The next step is right action, which is to live an ethical life. Don’t kill or steal or lie or harm through your sexuality, or harm yourself through intoxicants. Live a life of integrity. But those kinds of activities are relatively gross activities. In order to kill, you have to do something with your hands, and to lie or steal you have to do something with your body. The idea here is that it is easier to monitor your bodily activities.
The next one is right livelihood, to have a livelihood that seems in harmony with the intentions of the spiritual path. The intention of being harmless is the primary one. Is the job that you have that gives you livelihood, is it one that does not cause harm or only causes a minimum amount of harm? For someone on the path, it is not appropriate for one to be involved in the manufacture or sale of weapons. It is not appropriate to be involved in the purchasing and selling of human beings. It is not appropriate to be involved in the purchasing and selling of poison. It is also not appropriate to be involved in professions that are involved in killing animals, like being a butcher. It is a little bit unfortunate that in Buddhist countries people often eat meat, but it is not the Buddhists who kill the animals—they get the other religions to do it.
My suggestion here is that if you are going to take this seriously, it is easier to monitor yourself at this level. As you do that, you are developing mindfulness for yourself, which is one of the key aspects of Buddhism, and you are also creating a life which is more in harmony with being on the path, that supports you on the path. Once you have done that, it is a lot easier to engage in the last of the three steps of the eightfold path, all of which now focus the attention inward. They no longer focus externally on your relationship to the world outside, but now you are focusing on your relationship with yourself, the inner life.
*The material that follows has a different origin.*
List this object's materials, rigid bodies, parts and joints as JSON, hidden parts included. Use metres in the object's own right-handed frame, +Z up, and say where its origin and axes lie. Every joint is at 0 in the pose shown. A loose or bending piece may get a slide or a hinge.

The last three are right effort, right mindfulness, and right concentration. Right effort is that effort to monitor your inner life, your intentions, and to begin adjusting them, choosing those aspects of the inner life that are helpful to following the spiritual life, and choosing not to engage in those aspects of our life which go against the grain of the spiritual life. So you find yourself driving down along the freeway, and you find yourself thinking about winning the California lottery. You really start thinking about what a wonderful idea that would be, and you start scheming about how you can do that, like by buying one ticket from every store on the Peninsula. Your motivation is one of greed. After awhile, you notice you are thinking this way and you realize that this is not a useful way of thinking, so you let go of it. Or you notice that you have a lot of anger towards someone. This is not a very useful thing to do. Can I choose not to engage in this anger? Can I choose not to indulge in it? Or you notice that you feel some happiness when someone else has some happiness in their life. Can you choose to allow that happiness to linger for awhile, to share the happiness with someone else? Right effort in the Buddha’s teaching involves monitoring yourself, to the degree that is easy or possible, in regards to the inner ecology or landscape that is useful or helpful. Start making choices about your inner life, not just letting it be as it is. In some aspects it is quite easy to do this, and in other aspects you cannot do it; it is not possible. You cannot pick and choose. Things arise and are there, and you cannot choose one or the other.
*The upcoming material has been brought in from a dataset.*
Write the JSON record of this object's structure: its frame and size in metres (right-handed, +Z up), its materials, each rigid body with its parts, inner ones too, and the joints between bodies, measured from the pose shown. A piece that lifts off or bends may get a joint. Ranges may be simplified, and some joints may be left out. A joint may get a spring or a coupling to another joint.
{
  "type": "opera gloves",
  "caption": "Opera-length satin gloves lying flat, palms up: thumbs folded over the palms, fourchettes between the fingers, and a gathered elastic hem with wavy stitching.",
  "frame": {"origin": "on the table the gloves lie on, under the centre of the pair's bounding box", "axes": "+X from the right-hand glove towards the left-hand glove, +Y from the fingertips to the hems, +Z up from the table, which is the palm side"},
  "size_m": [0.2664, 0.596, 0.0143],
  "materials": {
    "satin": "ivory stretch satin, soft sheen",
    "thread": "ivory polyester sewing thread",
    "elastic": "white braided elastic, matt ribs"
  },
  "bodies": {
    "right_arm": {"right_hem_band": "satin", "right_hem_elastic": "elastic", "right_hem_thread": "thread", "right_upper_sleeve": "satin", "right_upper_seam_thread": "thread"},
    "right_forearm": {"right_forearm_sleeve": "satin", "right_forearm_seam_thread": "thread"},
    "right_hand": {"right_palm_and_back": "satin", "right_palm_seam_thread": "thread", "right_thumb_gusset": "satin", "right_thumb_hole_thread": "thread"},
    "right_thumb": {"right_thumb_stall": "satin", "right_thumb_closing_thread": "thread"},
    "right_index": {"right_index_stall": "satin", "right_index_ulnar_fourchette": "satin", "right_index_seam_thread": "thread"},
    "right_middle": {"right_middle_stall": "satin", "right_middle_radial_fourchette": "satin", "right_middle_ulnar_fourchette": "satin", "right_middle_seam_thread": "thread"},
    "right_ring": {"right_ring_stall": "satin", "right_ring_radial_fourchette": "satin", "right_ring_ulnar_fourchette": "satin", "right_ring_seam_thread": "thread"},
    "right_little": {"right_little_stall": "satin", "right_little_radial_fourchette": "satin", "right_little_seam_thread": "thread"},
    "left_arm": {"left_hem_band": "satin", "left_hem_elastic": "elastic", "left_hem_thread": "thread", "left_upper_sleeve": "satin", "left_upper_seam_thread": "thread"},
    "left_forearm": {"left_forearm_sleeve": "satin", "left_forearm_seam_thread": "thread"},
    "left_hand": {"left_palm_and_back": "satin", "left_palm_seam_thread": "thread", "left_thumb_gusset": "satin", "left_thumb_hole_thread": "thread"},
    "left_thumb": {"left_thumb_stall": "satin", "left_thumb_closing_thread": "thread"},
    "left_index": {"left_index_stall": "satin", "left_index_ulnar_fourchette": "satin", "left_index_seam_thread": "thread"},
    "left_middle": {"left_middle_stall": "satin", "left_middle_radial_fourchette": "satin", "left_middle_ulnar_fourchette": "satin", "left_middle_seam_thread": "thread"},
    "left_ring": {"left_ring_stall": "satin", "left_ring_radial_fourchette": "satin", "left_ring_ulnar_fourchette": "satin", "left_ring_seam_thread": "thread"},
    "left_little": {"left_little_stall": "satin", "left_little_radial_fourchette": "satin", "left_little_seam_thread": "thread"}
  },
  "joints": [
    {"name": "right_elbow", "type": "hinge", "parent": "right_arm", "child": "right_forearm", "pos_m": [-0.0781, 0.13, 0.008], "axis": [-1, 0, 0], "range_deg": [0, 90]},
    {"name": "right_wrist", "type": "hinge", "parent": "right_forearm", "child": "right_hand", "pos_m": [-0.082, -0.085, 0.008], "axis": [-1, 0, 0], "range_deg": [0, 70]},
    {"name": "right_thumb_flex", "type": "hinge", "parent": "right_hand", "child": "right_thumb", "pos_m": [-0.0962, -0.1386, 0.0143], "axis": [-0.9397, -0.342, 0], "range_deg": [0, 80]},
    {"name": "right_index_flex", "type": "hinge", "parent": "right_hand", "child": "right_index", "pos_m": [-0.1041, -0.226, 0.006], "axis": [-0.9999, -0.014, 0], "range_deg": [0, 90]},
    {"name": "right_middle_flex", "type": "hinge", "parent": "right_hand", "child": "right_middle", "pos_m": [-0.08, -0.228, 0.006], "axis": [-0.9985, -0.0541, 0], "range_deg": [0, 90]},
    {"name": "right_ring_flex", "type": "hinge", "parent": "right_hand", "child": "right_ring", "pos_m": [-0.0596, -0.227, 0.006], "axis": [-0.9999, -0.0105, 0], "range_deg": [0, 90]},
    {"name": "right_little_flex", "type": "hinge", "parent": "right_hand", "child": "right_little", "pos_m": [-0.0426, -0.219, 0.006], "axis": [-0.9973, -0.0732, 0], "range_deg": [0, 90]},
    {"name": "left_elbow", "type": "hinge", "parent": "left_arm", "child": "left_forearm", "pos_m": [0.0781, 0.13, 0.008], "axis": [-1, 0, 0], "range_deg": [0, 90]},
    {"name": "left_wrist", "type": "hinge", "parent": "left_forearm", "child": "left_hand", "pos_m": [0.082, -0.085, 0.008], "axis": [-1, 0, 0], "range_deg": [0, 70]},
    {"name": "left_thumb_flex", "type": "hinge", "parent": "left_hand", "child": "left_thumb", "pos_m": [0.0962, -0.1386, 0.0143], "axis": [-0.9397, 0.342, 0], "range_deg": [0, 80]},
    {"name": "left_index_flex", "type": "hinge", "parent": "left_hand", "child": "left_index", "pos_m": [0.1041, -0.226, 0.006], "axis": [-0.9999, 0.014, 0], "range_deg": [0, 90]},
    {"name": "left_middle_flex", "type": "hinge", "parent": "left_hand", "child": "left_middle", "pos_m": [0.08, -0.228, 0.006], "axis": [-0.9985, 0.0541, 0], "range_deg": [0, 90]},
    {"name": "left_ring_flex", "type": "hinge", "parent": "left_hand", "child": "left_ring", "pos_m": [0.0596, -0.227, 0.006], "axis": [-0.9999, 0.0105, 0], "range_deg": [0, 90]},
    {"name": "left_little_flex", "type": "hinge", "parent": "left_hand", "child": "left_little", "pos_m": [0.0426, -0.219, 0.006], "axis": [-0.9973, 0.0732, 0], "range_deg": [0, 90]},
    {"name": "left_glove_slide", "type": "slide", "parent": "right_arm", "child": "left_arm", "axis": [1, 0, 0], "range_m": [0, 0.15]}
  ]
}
The next step is right mindfulness. It is also an inner capacity. We use mindfulness in all directions to be present, but in particular it is useful to become mindful of the inner life. Mindfulness has a lot of wonderful qualities. One of them that can feel quite liberating is the ability to meet our experience without reaction, without judging, without being for or against it. It is to become more sensitive to our life, to develop greater and greater sensitivity to what is going on in the depths of our lives. We do it in a way that is not for or against, that does not judge. It is so refreshing to have that kind of experience. Part of the value of deepening mindfulness is that, as mindfulness goes deeper and deeper, we see more and more subtlety in what makes us work. Subtlety does not mean that what we see is of a more trivial nature, but rather that the subtleties are often at the root of much of our behavior. As we become more and more subtle, we see more and more subtle or crucial or deeper places where we have a choice to let go or to participate in what is going on. That aspect of choosing to let go of that which is not useful, or choosing to let it be, which is what some people emphasize—letting it be as opposed to picking it up—or picking up what is useful, is part of the function of mindfulness. When mindfulness gets quite strong, then it is really important that mindfulness no longer picks up anything at all, even that which is helpful. At some point in practice, even the helpful things are not helpful any more.
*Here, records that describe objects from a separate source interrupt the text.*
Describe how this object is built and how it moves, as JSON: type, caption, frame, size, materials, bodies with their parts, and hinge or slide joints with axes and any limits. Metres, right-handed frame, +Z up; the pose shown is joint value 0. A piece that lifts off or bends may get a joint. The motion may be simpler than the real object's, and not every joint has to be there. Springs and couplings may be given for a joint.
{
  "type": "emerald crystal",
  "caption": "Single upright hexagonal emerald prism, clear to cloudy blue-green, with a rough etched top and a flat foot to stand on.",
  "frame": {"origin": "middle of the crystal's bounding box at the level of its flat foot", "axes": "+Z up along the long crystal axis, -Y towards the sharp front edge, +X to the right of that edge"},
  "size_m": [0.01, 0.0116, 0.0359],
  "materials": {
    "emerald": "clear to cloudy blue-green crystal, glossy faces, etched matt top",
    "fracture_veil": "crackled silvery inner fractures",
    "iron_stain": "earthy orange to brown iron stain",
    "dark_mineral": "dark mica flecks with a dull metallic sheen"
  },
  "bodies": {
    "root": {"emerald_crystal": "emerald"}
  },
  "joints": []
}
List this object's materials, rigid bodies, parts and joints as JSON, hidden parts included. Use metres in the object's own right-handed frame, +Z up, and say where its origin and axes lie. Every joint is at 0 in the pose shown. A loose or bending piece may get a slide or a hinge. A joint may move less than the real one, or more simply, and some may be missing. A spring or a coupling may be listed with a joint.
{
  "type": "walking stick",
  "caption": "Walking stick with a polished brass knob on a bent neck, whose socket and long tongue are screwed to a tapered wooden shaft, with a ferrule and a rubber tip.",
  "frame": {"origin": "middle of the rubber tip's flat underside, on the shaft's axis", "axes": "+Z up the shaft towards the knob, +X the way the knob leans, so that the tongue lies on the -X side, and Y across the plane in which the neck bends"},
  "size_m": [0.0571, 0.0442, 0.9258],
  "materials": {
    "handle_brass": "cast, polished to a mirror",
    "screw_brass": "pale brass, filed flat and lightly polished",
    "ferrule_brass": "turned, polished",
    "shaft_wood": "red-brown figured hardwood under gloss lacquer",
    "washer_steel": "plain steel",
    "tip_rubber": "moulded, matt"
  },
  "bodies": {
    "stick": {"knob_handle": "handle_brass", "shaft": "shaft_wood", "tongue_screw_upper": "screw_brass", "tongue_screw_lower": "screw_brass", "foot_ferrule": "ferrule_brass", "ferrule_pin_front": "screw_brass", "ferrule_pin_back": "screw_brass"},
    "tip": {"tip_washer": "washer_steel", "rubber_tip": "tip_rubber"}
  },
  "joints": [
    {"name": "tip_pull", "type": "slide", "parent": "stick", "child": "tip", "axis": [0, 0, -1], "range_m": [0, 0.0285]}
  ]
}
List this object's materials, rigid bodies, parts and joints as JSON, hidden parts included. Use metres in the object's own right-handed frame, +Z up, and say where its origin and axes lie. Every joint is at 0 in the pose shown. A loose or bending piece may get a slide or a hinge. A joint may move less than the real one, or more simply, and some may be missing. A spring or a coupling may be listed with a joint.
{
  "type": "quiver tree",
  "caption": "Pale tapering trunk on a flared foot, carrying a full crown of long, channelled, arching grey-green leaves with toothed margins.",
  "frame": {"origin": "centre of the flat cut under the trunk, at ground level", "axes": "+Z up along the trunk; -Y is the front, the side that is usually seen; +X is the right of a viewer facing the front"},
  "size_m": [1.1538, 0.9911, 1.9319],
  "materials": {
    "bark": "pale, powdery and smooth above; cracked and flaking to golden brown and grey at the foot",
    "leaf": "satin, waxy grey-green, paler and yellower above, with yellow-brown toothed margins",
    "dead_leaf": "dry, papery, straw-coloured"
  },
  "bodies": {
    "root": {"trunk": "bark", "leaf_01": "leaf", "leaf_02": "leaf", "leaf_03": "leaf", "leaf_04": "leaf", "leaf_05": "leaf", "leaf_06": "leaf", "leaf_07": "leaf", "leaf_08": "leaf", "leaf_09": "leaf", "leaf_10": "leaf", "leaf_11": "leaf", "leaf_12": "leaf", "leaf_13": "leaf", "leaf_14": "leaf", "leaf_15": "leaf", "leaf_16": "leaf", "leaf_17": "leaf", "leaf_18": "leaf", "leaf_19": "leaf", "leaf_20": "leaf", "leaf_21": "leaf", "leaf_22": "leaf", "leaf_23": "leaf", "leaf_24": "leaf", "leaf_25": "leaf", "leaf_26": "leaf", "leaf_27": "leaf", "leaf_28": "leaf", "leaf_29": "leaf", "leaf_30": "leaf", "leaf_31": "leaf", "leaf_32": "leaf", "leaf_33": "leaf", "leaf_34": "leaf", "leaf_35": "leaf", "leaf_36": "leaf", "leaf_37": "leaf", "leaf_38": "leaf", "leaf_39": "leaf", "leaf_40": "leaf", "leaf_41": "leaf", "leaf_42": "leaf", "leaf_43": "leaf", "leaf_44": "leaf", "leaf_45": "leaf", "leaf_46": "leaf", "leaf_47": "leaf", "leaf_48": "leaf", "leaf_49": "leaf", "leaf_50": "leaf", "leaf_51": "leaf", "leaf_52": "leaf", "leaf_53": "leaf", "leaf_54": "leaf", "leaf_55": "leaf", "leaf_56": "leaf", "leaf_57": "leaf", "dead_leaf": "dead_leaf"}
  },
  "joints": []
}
The last of the Eightfold Path, the eight steps, is right concentration. Concentration involves yoking or joining together the mindfulness with a mind that is stable. The mind is able to be focused. The mind does not waver, does not move, when it sees something. It is a very still mind. The cultivation of concentration has many ways of doing it, and it is a very important aspect of Buddhism because reaching the deepest depths of our psyche, which we have to address to really uproot clinging, requires strong concentration. How do you develop concentration? I will give you one little analogy that I like. In order to be able to concentrate on your breath, you have to be able to hold your attention on the breath just right to sustain that attention over time. The analogy is like flying a kite. In flying a kite, you cannot let the string be too loose. If the string is loose, the kite will fall. But you cannot have the string be too tight either because if you pull too hard, the string will break or it will not give enough movement for the kite to glide with the wind. You have to keep the string taut, but not tight and not loose. If a really strong wind comes up, you have to let go a little bit to let the kite go further out. If the wind suddenly dies, you have to pull in to keep the tautness in order to keep it going just right. (I am not an expert kite flyer so don’t push the analogy too far.) It is the same thing that we do with the breath. We want to connect the breath with the attention, so the attention is touching the breath, and then you keep just the right pressure between the attention and the breath so that it does not become slack or become too tight. But the contact is kept continuously. As you do that, the mind, with time, will become more concentrated and still, and more relaxed. Relaxed and concentration in Buddhist terminology are synonymous. A relaxed, soft mind remains very mindful and alert to what is going on in the present moment. This mind will be able to cut through the deepest levels of attachment, leading to fulfillment of the path. You get through the woods to the other side.
I like to think that each step along the way is also a kind of completion of the path. The Buddha said that the Dharma is good in the beginning, good in the middle, and good in the end. I hope that each of you, to the degree to which you engage in the path, will find fulfillment and happiness and joy with every breath you take. That’s the Eightfold Path. Thank you.